● Given exercise:
Give again only those lines from the start of the entries through the line holding "doc = FreeCAD.newDocument(node_name)", leaving them as they are.

============================================================

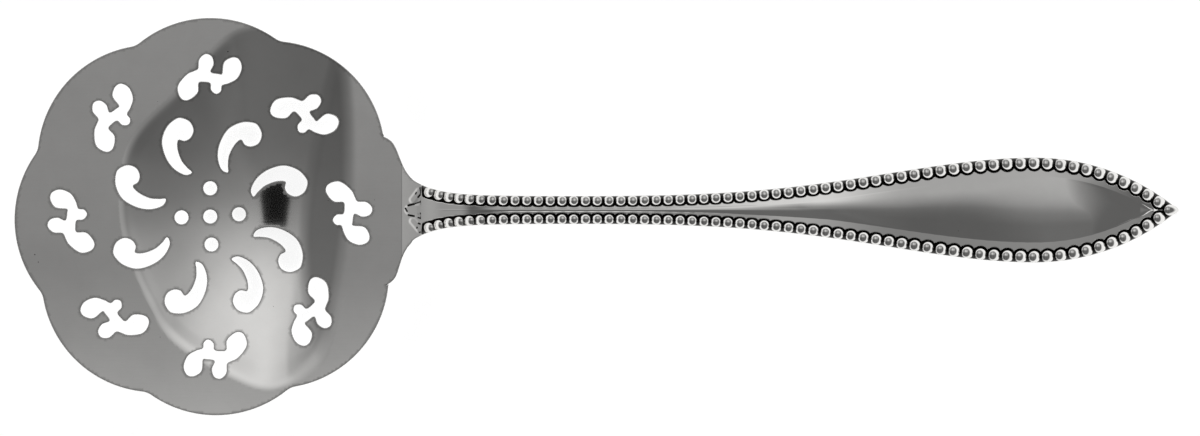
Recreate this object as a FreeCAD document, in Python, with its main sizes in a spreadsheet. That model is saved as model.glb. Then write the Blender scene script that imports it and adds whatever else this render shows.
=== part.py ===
"""Pierced tomato server in sterling silver, one solid.

The frame: +X runs along the handle towards its tip, +Z is up, and the origin is on the table, in the flat
spot under the lowest point of the well. Sizes are in millimetres and degrees.
"""

import FreeCAD, Part
import math
import os

Vector = FreeCAD.Vector
node_name = "tomato_server"
doc = FreeCAD.newDocument(node_name)

# Driving sizes, as (name, value, what it is)
driving_sizes = [
    ("lobe_count", 8, "lobes round the bowl, and commas and scrolls in its piercing"),
    ("lobe_radius", 19.5, "radius of one lobe of the rim"),
    ("lobe_reach", 34.2, "from the bowl's centre to the outermost point of a lobe"),
    ("cusp_radius", 1.0, "rounding where two lobes meet"),
    ("bowl_swing", 1.9, "turn of the bowl about the neck, to the left seen from the tip"),
    ("sheet_thickness", 1.2, "thickness of the bowl's sheet"),
    ("well_half_length", 26.2, "half of the well's length, along the handle"),
    ("well_half_width", 30.0, "half of the well's width, across the handle"),
    ("well_depth", 3.0, "depth of the well below the flat rim"),
    ("well_offset", 11.5, "from the bowl's centre to the lowest point of the well"),
    ("fold_setback", 11.4, "from the bowl's edge back to the straight fold that ends the well"),
    ("fold_slope", 26.6, "slope of the well's wall below that fold"),
    ("rest_flat_sag", 0.1, "depth worn off the underside to make the flat spot"),
    ("pattern_reach", 34.2, "reach of the bowl that the piercing is drawn for; it grows with the bowl"),
    ("pattern_offset", 0.55, "from the bowl's centre back to the middle of the piercing"),
    ("round_hole_radius", 1.19, "radius of each of the five round holes"),
    ("round_hole_ring", 4.9, "radius of the ring of four round holes"),
    ("comma_head_ring", 15.7, "radius of the ring of comma heads"),
    ("comma_tail_ring", 8.3, "radius of the ring of comma tails"),
    ("comma_tail_angle", 26.7, "angle of the first comma's tail from the bowl's axis"),
    ("comma_head_lag", 8.8, "angle of a comma's head behind its tail"),
    ("comma_head_radius", 1.94, "radius of a comma's head"),
    ("comma_back_radius", 4.95, "radius of a comma's back, which runs into its head"),
    ("comma_tail_width", 1.2, "width of a comma's blunt tail"),
    ("comma_notch_turn", 30.0, "angle at the head between the tail and the notch"),
    ("comma_inner_bow", 0.87, "bow of a comma's inner edge between its tail and the notch"),
    ("scroll_ring", 24.12, "radius of the ring of scrolls"),
    ("scroll_scale", 1.0, "size of the scrolls"),
    ("handle_length", 132.1, "from the bowl's edge to the tip of the handle, seen from above"),
    ("tongue_overlap", 1.5, "length of the handle's leaf that lies on the bowl"),
    ("tongue_point", 0.9, "how far the middle of the leaf stands out of its corners"),
    ("tongue_rise", 0.35, "height of the leaf over the bowl's rim"),
    ("shank_half_width", 2.41, "half of the handle's width at its narrowest"),
    ("flare", 2.9, "how much wider each side is where the neck leaves the bowl"),
    ("flare_length", 4.3, "distance over which that widening dies out"),
    ("shoulder_half_width", 12.9, "half of the width across the shoulders between bowl and neck"),
    ("shoulder_setback", 4.8, "from the bowl's edge back to where a shoulder leaves the rim"),
    ("shoulder_corner", 2.1, "size of a shoulder's rounded corner"),
    ("throat_half_width", 7.5, "half of the width where a shoulder sweeps into the neck"),
    ("throat_setback", 1.3, "from the bowl's edge back to that place"),
    ("throat_run", 0.6, "from the bowl's edge on to where the sweep ends at the neck"),
    ("swell_start", 24.5, "from the bowl's edge to where the handle begins to widen"),
    ("swell_power", 1.6, "how late the handle widens, 1 being evenly"),
    ("blade_half_width", 9.02, "half of the handle's width at its widest"),
    ("tip_length", 25.0, "from the widest place to the tip"),
    ("shank_thickness", 2.0, "thickness under the bead row in the shank"),
    ("blade_thickness", 1.1, "thickness under the bead row at the widest place"),
    ("neck_run", 16.0, "length of the rising neck, seen from above"),
    ("neck_height", 9.8, "height of the underside at the top of the neck"),
    ("neck_slope", 9.0, "slope where the neck passes into the shank"),
    ("arch_run", 53.0, "from the top of the neck to the top of the arch"),
    ("arch_height", 14.3, "height of the underside at the top of the arch"),
    ("tip_slope", 20.0, "slope down to the table at the tip"),
    ("bead_count", 61, "beads along each side, without the one at the tip"),
    ("bead_small", 1.65, "bead diameter at the neck and in the shank"),
    ("bead_large", 1.95, "bead diameter at the widest place"),
    ("bead_edge_gap", 0.05, "from the bead row to the edge of the handle"),
    ("bead_first", 2.9, "from the bowl's edge to the middle of the first bead"),
    ("bead_rise", 0.45, "height of a bead, as a share of its diameter"),
    ("channel_gap", 0.15, "width of the channel between the beads and the field"),
    ("field_rise", 0.35, "height of the field over the floor of the bead row"),
    ("field_point", 0.2, "how far the middle of the field's front stands out of its corners"),
    ("panel_start", 38.0, "from the bowl's edge to the start of the crowned panel"),
    ("panel_share", 0.78, "width of the crowned panel, as a share of the field"),
    ("panel_crown", 0.85, "height of the crowned panel over the field at the widest place"),
    ("panel_end_gap", 3.6, "from the end of the panel to the tip"),
]

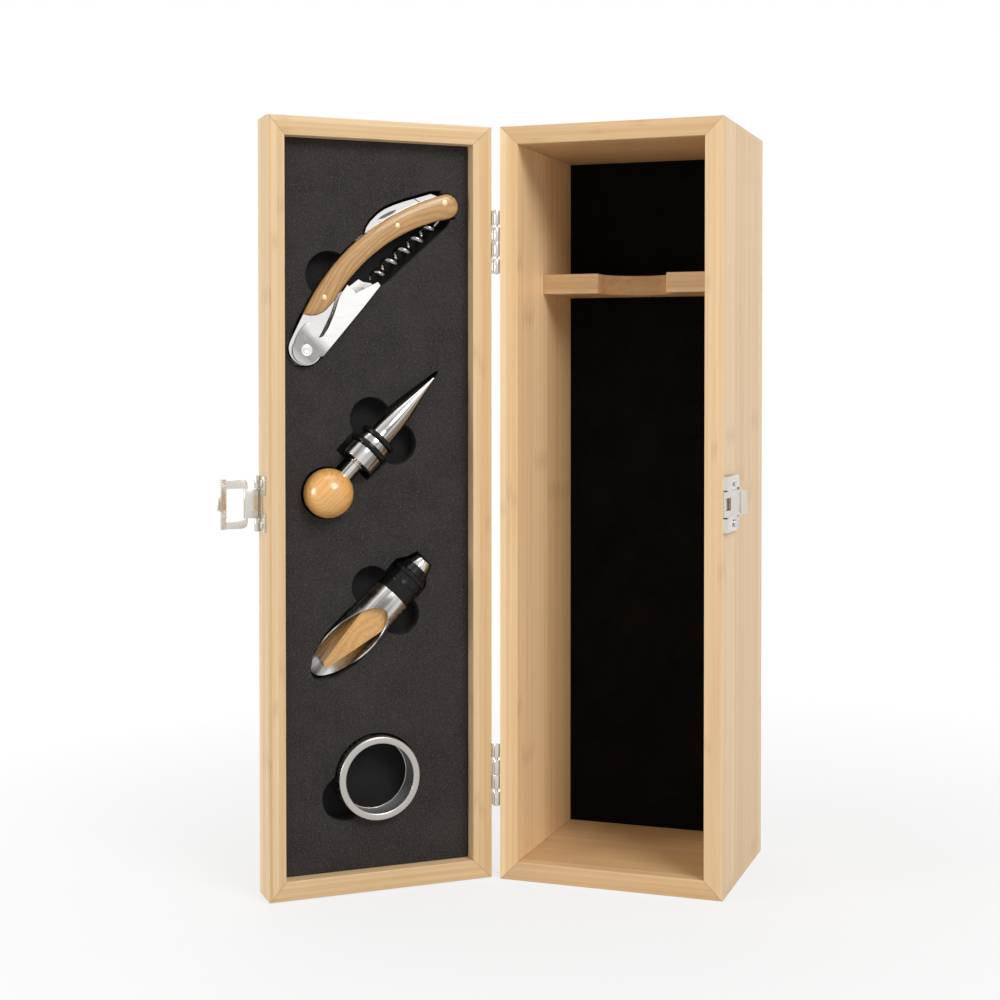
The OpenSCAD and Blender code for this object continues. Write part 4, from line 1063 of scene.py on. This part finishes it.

============================================================

● Expected output:
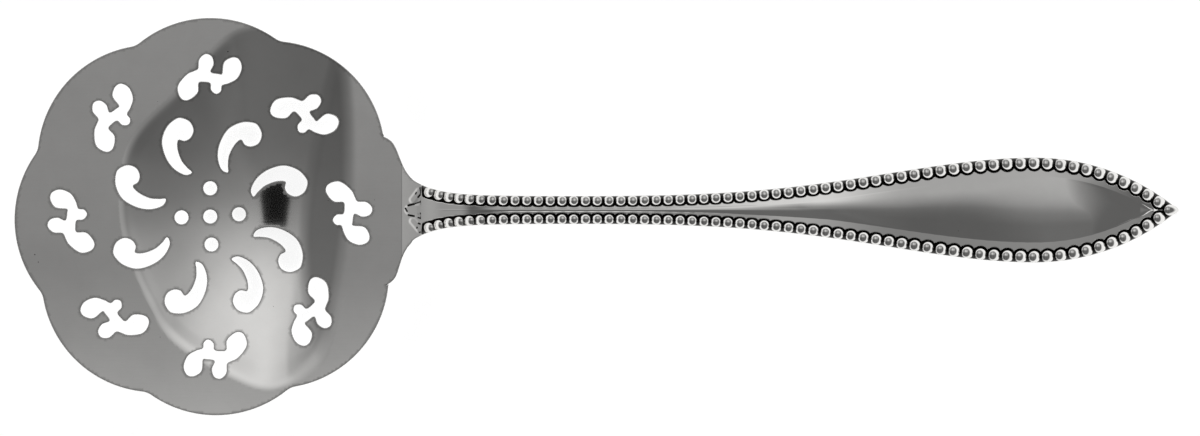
Recreate this object as a FreeCAD document, in Python, with its main sizes in a spreadsheet. That model is saved as model.glb. Then write the Blender scene script that imports it and adds whatever else this render shows.
=== part.py ===
"""Pierced tomato server in sterling silver, one solid.

The frame: +X runs along the handle towards its tip, +Z is up, and the origin is on the table, in the flat
spot under the lowest point of the well. Sizes are in millimetres and degrees.
"""

import FreeCAD, Part
import math
import os

Vector = FreeCAD.Vector
node_name = "tomato_server"
doc = FreeCAD.newDocument(node_name)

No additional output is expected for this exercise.